Joint Replacement


Joint Replacement

A total knee replacement is a complex procedure that requires an orthopaedic surgeon to make precise measurements and skillfully remove the diseased portions of your bone, in order to shape the remaining bone to accommodate the knee implant. During the procedure, the surgeon builds the artificial knee inside your leg, one component at a time, to create a highly realistic artificial joint.

Knee joint replacement is surgery to replace a damaged or diseased knee joint with an artificial joint, or prosthesis. The goal is to improve the mobility and function of the knee joint and reduce pain.

Q> Who is a candidate for a total knee replacement procedure?

Knee joint replacement may be used for long-standing knee pain or arthritis that has not responded to treatment with medication. It may also be used when arthritis causes the knee to function poorly, or for some knee fractures. The procedure of total knee replacement is used for people who have a great deal of knee pain. This pain is so severe that the person cannot work, has trouble sleeping, and cannot walk more than 3 blocks. Most people who have a knee joint replacement are over the age of 55, but it can be done for anyone.

Q> How is the procedure performed?

Knee replacement is performed under general anesthesia or regional anesthesia. General anesthesia means the person is put to sleep with medications. Regional anesthesia means the person will be awake, but numb below the waist. A drug may be given to make the person drowsy. The ends of the thighbone, or femur, and the shinbone, or tibia, are removed. The underside of the kneecap, or patella, may also be removed. The new knee consists of a metal shell on the end of the femur and a metal and plastic piece on the tibia. If needed, there is also a plastic button in the kneecap. The surgery itself takes about 2 hours. In many cases people donate 2 units of their own blood in the weeks before surgery to be used during or shortly after the operation.

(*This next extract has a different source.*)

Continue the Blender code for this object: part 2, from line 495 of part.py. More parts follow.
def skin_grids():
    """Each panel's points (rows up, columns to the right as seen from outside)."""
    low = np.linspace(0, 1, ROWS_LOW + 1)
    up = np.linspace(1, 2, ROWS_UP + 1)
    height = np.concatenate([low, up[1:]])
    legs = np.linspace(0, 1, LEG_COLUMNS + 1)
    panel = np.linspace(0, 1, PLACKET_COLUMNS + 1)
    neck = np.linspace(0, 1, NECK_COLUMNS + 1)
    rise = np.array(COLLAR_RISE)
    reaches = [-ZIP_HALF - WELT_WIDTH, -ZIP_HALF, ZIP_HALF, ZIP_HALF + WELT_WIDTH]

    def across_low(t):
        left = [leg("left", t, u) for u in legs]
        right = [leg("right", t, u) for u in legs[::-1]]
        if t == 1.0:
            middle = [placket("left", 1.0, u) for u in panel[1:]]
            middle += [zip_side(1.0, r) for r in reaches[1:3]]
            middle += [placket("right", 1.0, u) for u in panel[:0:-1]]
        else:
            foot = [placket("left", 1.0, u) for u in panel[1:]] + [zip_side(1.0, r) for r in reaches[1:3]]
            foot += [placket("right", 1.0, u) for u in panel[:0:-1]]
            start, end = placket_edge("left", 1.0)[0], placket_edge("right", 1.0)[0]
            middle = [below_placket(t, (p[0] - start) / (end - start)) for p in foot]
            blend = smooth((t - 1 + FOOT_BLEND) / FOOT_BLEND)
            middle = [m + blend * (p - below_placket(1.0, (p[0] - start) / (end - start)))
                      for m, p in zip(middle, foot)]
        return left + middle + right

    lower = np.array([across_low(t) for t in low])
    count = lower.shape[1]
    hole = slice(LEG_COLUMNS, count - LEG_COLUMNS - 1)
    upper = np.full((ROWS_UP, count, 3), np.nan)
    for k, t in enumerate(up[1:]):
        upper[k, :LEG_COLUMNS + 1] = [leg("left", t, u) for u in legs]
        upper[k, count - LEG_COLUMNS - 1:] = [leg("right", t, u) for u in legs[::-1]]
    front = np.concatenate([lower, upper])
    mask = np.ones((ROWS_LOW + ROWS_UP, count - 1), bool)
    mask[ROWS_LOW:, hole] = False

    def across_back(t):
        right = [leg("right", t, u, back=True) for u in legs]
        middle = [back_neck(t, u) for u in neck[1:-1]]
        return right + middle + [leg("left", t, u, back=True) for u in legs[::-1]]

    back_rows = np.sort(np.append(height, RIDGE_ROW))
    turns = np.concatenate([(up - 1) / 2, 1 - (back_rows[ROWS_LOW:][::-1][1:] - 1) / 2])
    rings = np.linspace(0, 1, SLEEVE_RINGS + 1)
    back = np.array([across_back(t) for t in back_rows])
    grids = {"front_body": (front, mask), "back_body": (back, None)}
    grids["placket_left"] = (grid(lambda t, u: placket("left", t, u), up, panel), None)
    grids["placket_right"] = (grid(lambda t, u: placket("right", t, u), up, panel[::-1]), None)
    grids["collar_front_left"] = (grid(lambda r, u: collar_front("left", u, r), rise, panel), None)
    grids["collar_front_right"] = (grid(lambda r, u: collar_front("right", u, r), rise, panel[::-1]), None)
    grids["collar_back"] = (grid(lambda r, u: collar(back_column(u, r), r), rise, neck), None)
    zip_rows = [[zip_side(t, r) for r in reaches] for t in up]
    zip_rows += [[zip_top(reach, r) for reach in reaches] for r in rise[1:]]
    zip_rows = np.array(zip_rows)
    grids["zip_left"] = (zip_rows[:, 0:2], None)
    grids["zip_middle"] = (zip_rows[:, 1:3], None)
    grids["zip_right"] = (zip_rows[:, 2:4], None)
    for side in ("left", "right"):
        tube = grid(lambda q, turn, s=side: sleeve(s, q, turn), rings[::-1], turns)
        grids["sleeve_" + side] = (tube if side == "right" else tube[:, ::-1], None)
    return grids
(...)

Preparation & Expectations

Q> What happens right after the procedure?

After the surgery, the person will be taken to the surgery recovery room to be watched closely for a short time. Vital signs, blood pressure, pulse, and breathing will be checked frequently. Close attention will be paid to the circulation and sensation in the legs and feet. The person will receive intravenous fluids to replace those lost during surgery. There may be a tube near the incision to drain fluid. There may also be a catheter to drain the urine until the person is able to use the bathroom. Pain medication will be available.

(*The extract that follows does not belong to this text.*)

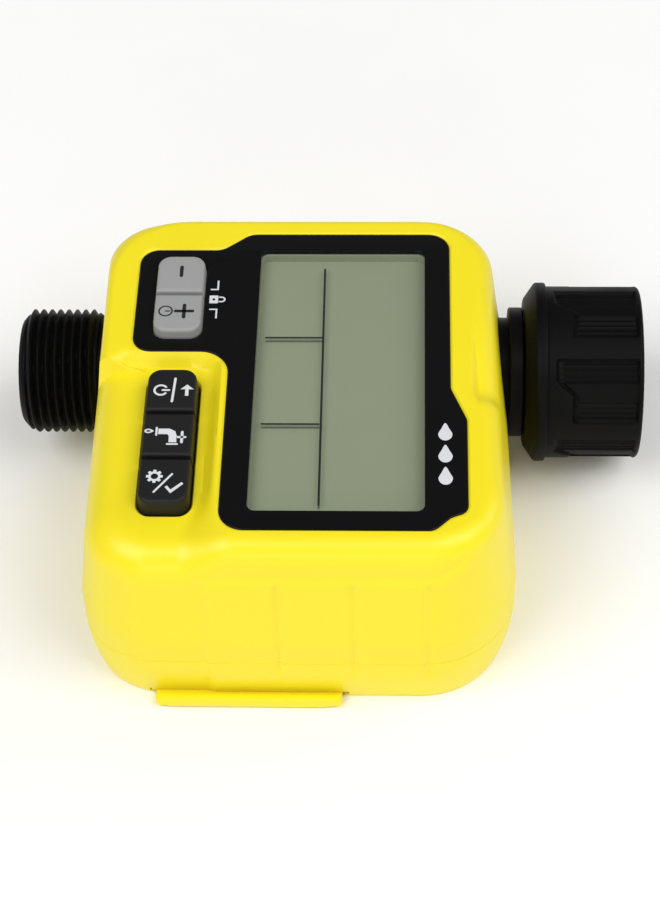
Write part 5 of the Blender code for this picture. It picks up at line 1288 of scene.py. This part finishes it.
def build_stage():
    """A white floor just under the timer, four soft lights, a pale world and the camera."""
    reach = (-FLOOR_HALF_WIDTH, FLOOR_HALF_WIDTH)
    floor = prism("floor", np.array(box_corners(reach, reach)), -FLOOR_THICK, -FLOOR_GAP)
    floor.data.materials.append(material("matt_white_floor"))
    world = bpy.data.worlds.new("studio")
    bpy.context.scene.world = world
    world.use_nodes = True
    world.node_tree.nodes["Background"].inputs["Color"].default_value = (1, 1, 1, 1)
    world.node_tree.nodes["Background"].inputs["Strength"].default_value = 0.24
    area_light("key_light", (-1.1, -0.9, 2.0), (0, 0, 0.03), (1.6, 1.6), 31)
    area_light("fill_light", (1.25, -0.7, 2.1), (0, 0, 0.03), (1.6, 1.6), 27)
    area_light("front_light", (0.0, -2.7, 0.9), (0, 0, 0.02), (2.2, 1.0), 12)
    area_light("side_light", (2.3, 0.7, 1.2), (0, 0, 0.03), (1.2, 1.2), 12)
    camera = link("camera", bpy.data.cameras.new("camera"))
    camera.data.lens = 96
    camera.data.clip_start = 0.01
    turn = Matrix.Rotation(math.radians(2.99), 4, "Z") @ Matrix.Rotation(math.radians(40.1), 4, "X")
    camera.matrix_world = (Matrix.Translation((0.01731, -0.32064, 0.40484)) @ turn
                           @ Matrix.Rotation(math.radians(-2.07), 4, "Z"))
    bpy.context.scene.camera = camera
    bpy.context.scene.view_settings.view_transform = "Standard"


# --- operators --------------------------------------------------------------------------

class TIMER_OT_inside(bpy.types.Operator):
    """Give the pieces inside the housing their materials"""
    bl_idname = "timer.inside"
    bl_label = "Inner pieces"

    def execute(self, context):
        build_inside()
        return {"FINISHED"}


class TIMER_OT_housing(bpy.types.Operator):
    """Build the two shells of the housing"""
    bl_idname = "timer.housing"
    bl_label = "Housing"

    def execute(self, context):
        build_front()
        build_rear()
        return {"FINISHED"}


class TIMER_OT_cover(bpy.types.Operator):
    """Build the sliding battery cover"""
    bl_idname = "timer.cover"
    bl_label = "Battery cover"

    def execute(self, context):
        build_cover()
        return {"FINISHED"}


class TIMER_OT_display(bpy.types.Operator):
    """Build the display surround, its marks, the window and the display"""
    bl_idname = "timer.display"
    bl_label = "Display"

    def execute(self, context):
        build_surround()
        build_window()
        build_lcd()
        build_panel_marks()
        return {"FINISHED"}


class TIMER_OT_keys(bpy.types.Operator):
    """Build the five keys and the symbols printed on them"""
    bl_idname = "timer.keys"
    bl_label = "Keys"

    def execute(self, context):
        build_keys()
        build_symbols()
        return {"FINISHED"}


class TIMER_OT_water_way(bpy.types.Operator):
    """Build the threaded outlet, the inlet neck and the swivel nut"""
    bl_idname = "timer.water_way"
    bl_label = "Water way"

    def execute(self, context):
        build_outlet()
        build_inlet()
        build_nut()
        return {"FINISHED"}


class TIMER_OT_screws(bpy.types.Operator):
    """Build the screws of the housing and the board"""
    bl_idname = "timer.screws"
    bl_label = "Screws"

    def execute(self, context):
        build_screws()
        return {"FINISHED"}


class TIMER_OT_stage(bpy.types.Operator):
    """Build the floor, the lights and the camera"""
    bl_idname = "timer.stage"
    bl_label = "Stage"

    def execute(self, context):
        build_stage()
        return {"FINISHED"}


class TIMER_PT_panel(bpy.types.Panel):
    """The timer's pieces, sizes and colours"""
    bl_idname = "TIMER_PT_panel"
    bl_label = "Drip irrigation timer"
    bl_space_type = "VIEW_3D"
    bl_region_type = "UI"
    bl_category = "Timer"

    def draw(self, context):
        for operator in OPERATORS:
            self.layout.operator(operator.bl_idname)
        for group in (sizes(), colours()):
            for name in group.bl_rna.properties.keys():
                if name not in ("rna_type", "name"):
                    self.layout.prop(group, name)


OPERATORS = (TIMER_OT_inside, TIMER_OT_housing, TIMER_OT_cover, TIMER_OT_display, TIMER_OT_keys,
             TIMER_OT_water_way, TIMER_OT_screws, TIMER_OT_stage)
CLASSES = (TimerSizes, TimerColours, *OPERATORS, TIMER_PT_panel)


def register():
    for item in CLASSES:
        bpy.utils.register_class(item)
    bpy.types.Scene.timer_sizes = bpy.props.PointerProperty(type=TimerSizes)
    bpy.types.Scene.timer_colours = bpy.props.PointerProperty(type=TimerColours)


def unregister():
    del bpy.types.Scene.timer_colours
    del bpy.types.Scene.timer_sizes
    for item in reversed(CLASSES):
        bpy.utils.unregister_class(item)


def main():
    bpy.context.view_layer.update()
    register()
    bpy.ops.timer.inside()
    bpy.ops.timer.housing()
    bpy.ops.timer.cover()
    bpy.ops.timer.display()
    bpy.ops.timer.keys()
    bpy.ops.timer.water_way()
    bpy.ops.timer.screws()
    bpy.ops.timer.stage()


if __name__ == "__main__":
    main()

A continuous passive motion machine or CPM, is often applied to the leg after surgery. This is used to gently bend and straighten the knee. That way, the range of motion is increased, and there is not as much stiffness.

While in the hospital the person will have physical therapy to learn exercises to strengthen the knee. The person will start bearing weight on the knee, using a walker, the first day after surgery. He or she will also be taught how to use crutches and how to climb stairs at home. Most people are discharged from the hospital 4 to 6 days after the operation.

Home Care and Complications

Q> What happens later at home?

By the time the person is ready to go home, he or she should be able to get around with a walker. People use a walker for 1 to 2 weeks, then use crutches, and then a cane. No walking aids are needed after 3 weeks to 2 months. Physical therapy may be continued after leaving the hospital.

Sometimes people need to go to a rehabilitation center after the knee replacement. There they can gain the independence they need to be able to get around at home. Recovery from knee joint replacement usually takes from 3 to 6 months.

About 90% of artificial knee joint replacement last for 10 years, and 80% last for 20 years. This often depends on the person’s activity level.

Q> What are the potential complications after the procedure?

There are complications with any surgery or anesthesia. These include bleeding, infection, and reactions to the anesthesia drugs. Other possible complications are urinary tract infections and blood clots in the leg or the lung. To prevent infection in the future, people will need to take antibiotics beforehand whenever they have any dental work done.